Arif mengatakan kerja sama lindung nilai tersebut melalui mekanisme "cross currency swap" senilai Rp1 triliun, dengan rincian Rp300 miliar dengan Bank Mega, BII Rp400 miliar, ANZ Rp150 miliar dan Standard Chartered Rp150 miliar.
"Ini fase yang kedua untuk recovery posisi garuda di 2015 karena tantangannya itu bukan hanya nilai tukar, tetapi juga pertumbuhan ekonomi," katanya.
Sesuai asumsi bisnis, dalam upaya lindung nilai tersebut Arif mengaku mematok nilai tukar rupiah terhadap dolar sekitar Rp13.000 dan harga minyak 75 sen dolar AS per liter.

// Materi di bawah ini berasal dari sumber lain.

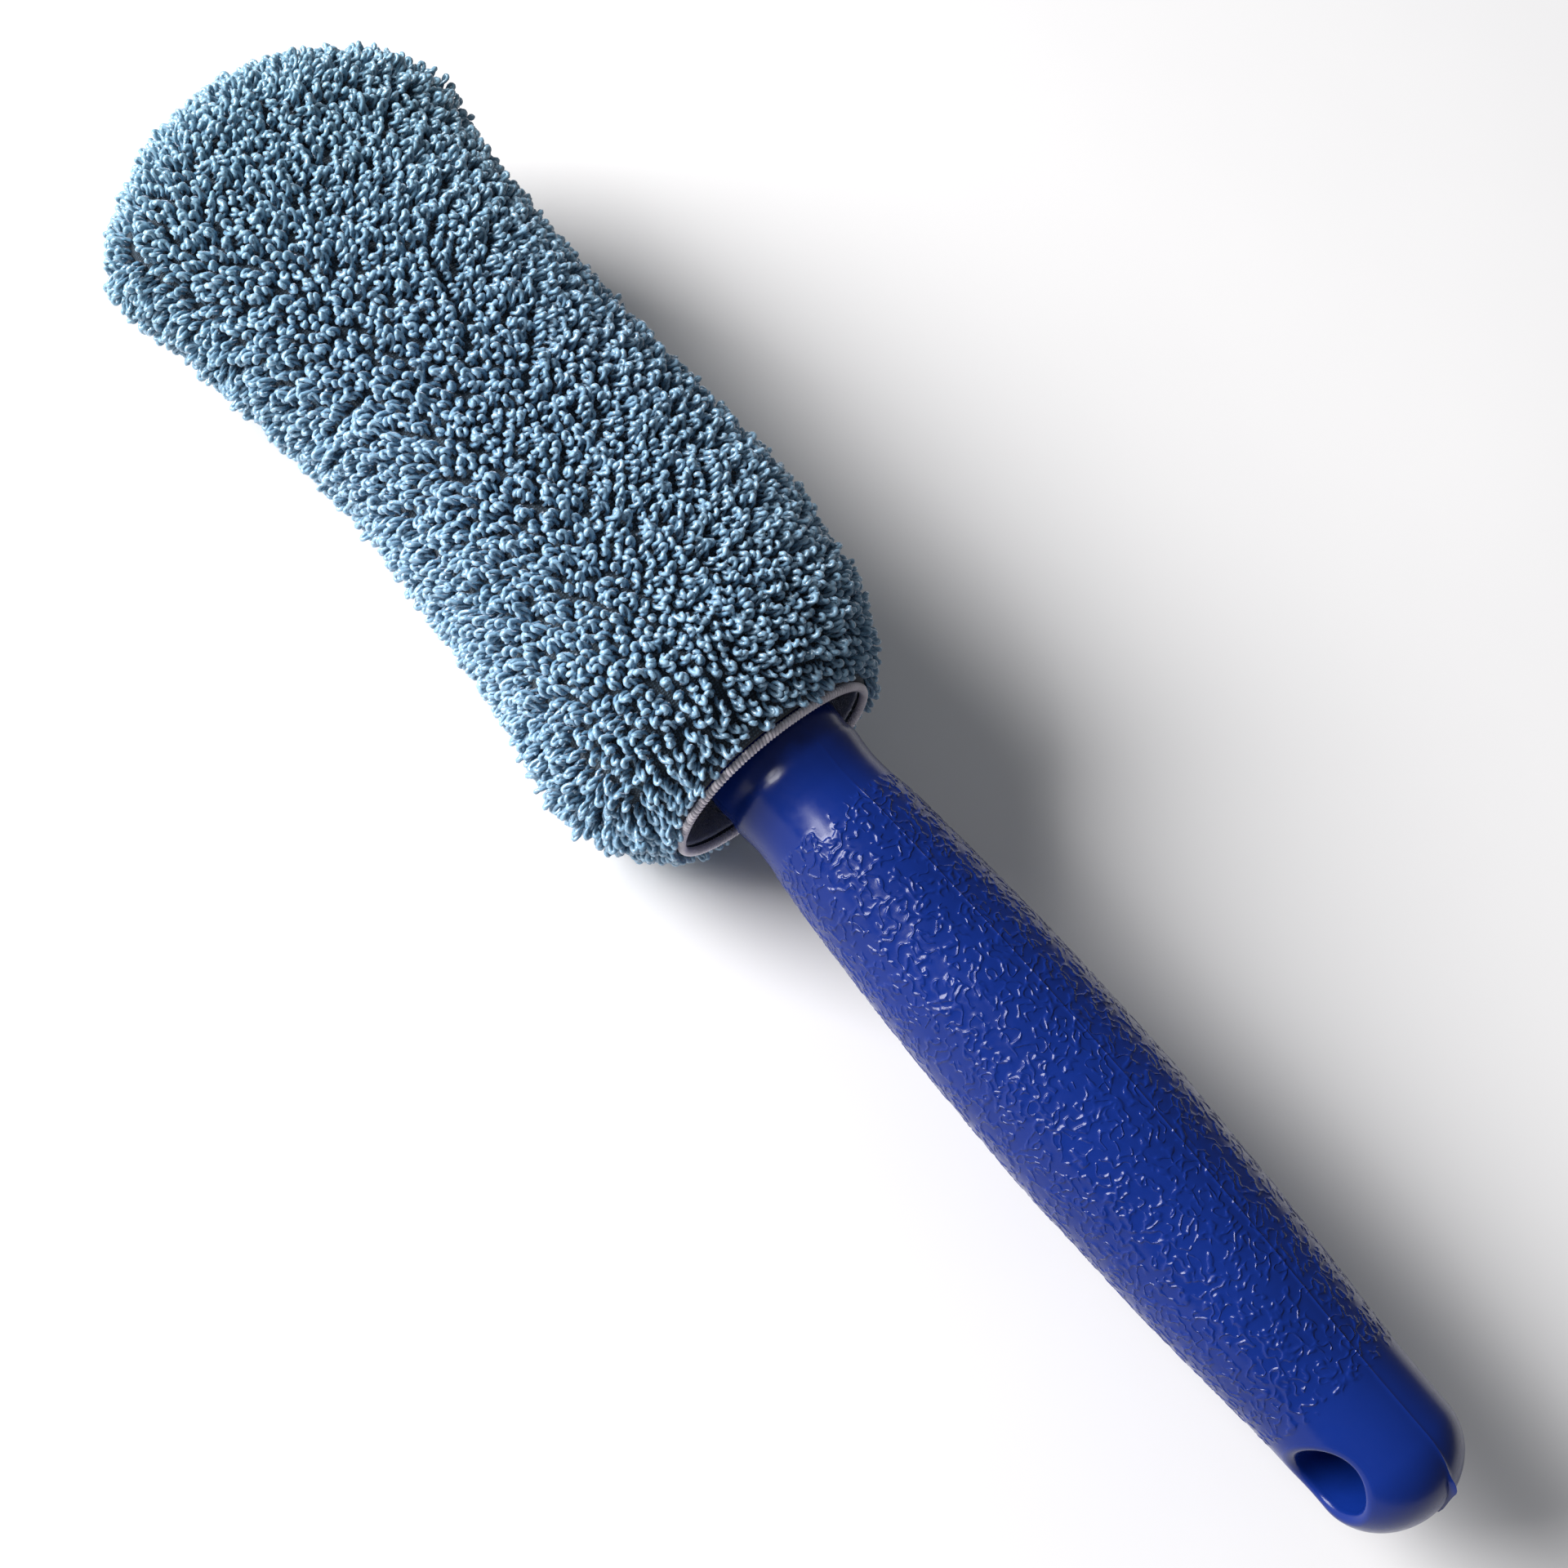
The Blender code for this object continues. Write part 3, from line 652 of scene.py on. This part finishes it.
def loop_roots(rng):
    """Roots of the loops in staggered rows round the backing, a little slanted: a, section angle, row number."""
    fine = np.concatenate([BACK_TIP + BACK_CAP * (1 - np.cos(pi / 2 * np.linspace(0, 1, 120))),
                           np.linspace(BACK_TIP + BACK_CAP, PILE_STOP, 600)[1:]])
    hy, hz = back_half(fine)
    run = np.sqrt(np.diff(fine) ** 2 + 0.5 * (np.diff(hy) ** 2 + np.diff(hz) ** 2))
    length = np.concatenate([[0], np.cumsum(run)])
    found = []
    rows = round(length[-1] / ROW_STEP)
    step = length[-1] / rows
    for r in range(-12, rows + 13):
        l = (r + 0.5) * step
        a = np.interp(l, length, fine)
        t = np.linspace(0, 2 * pi, 721)
        ring = head_point(np.full(721, a), t)
        d = np.concatenate([[0], np.cumsum(np.linalg.norm(np.diff(ring, axis=0), axis=1))])
        n = max(3, round(d[-1] / LOOP_STEP))
        at = ((np.arange(n) + 0.5 * (r % 2) + rng.normal(0, 0.085, n)) / n * d[-1]) % d[-1]
        tt = np.interp(at, d, t)
        # rows slant alike on the two panels, each about its own middle
        middle = np.where(tt < pi, np.interp(pi / 2, t, d), np.interp(3 * pi / 2, t, d))
        ll = l - ROW_SLANT * (at - middle) * min(1.0, d[-1] / 150) + rng.normal(0, 0.16, n)
        ok = (ll > 0.0) & (ll < length[-1])
        found.append(np.stack([np.interp(ll[ok], length, fine), tt[ok], np.full(ok.sum(), r)], -1))
    return np.concatenate(found)


def surface_frames(a, t):
    """Point, outward normal, direction towards the mouth and direction round the section."""
    p = head_point(a, t)
    e = 0.05
    back = np.where(a - e > BACK_TIP, e, 0)
    pa = head_point(np.minimum(a + e, BACK_END), t) - head_point(a - back, t)
    pt = head_point(a, t + 0.004) - head_point(a, t - 0.004)
    # close to the tip the section shrinks to a point, so its round direction comes from the angle itself
    pa /= np.maximum(np.linalg.norm(pa, axis=1, keepdims=True), 1e-9)
    pt /= np.maximum(np.linalg.norm(pt, axis=1, keepdims=True), 1e-9)
    nrm = np.cross(pt, pa)
    nrm /= np.maximum(np.linalg.norm(nrm, axis=1, keepdims=True), 1e-9)
    out = p - np.stack([np.clip(p[:, 0], -150, 0), sway(a)[0] + 0 * a, sway(a)[1] + AXIS_Z + 0 * a], -1)
    flip = np.sign(np.sum(nrm * out, axis=1))
    flip[flip == 0] = 1
    return p, nrm * flip[:, None], pa, pt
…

Sesuai kesepakatan dan perjanjian, Arif menjelaskan keempat bank tersebut akan membayarkan kewajiban Garuda Indonesia selaku penerbit obligasi dan denominasi rupiah kepada pemegang obligasi efektif per 5 April 2015 dan Garuda akan membayar seluruh kewajiban kepada keempat bank dalam denominasi dolar AS pada 5 Juli 2018.
Selain itu, untuk memperbaiki struktur pendapatan, Arif akan mengoperasikan pesawat-pesawat yang potensial di pasar Cina dan Timur Tengah serta Eropa dengan menambah frekuensi dan rute.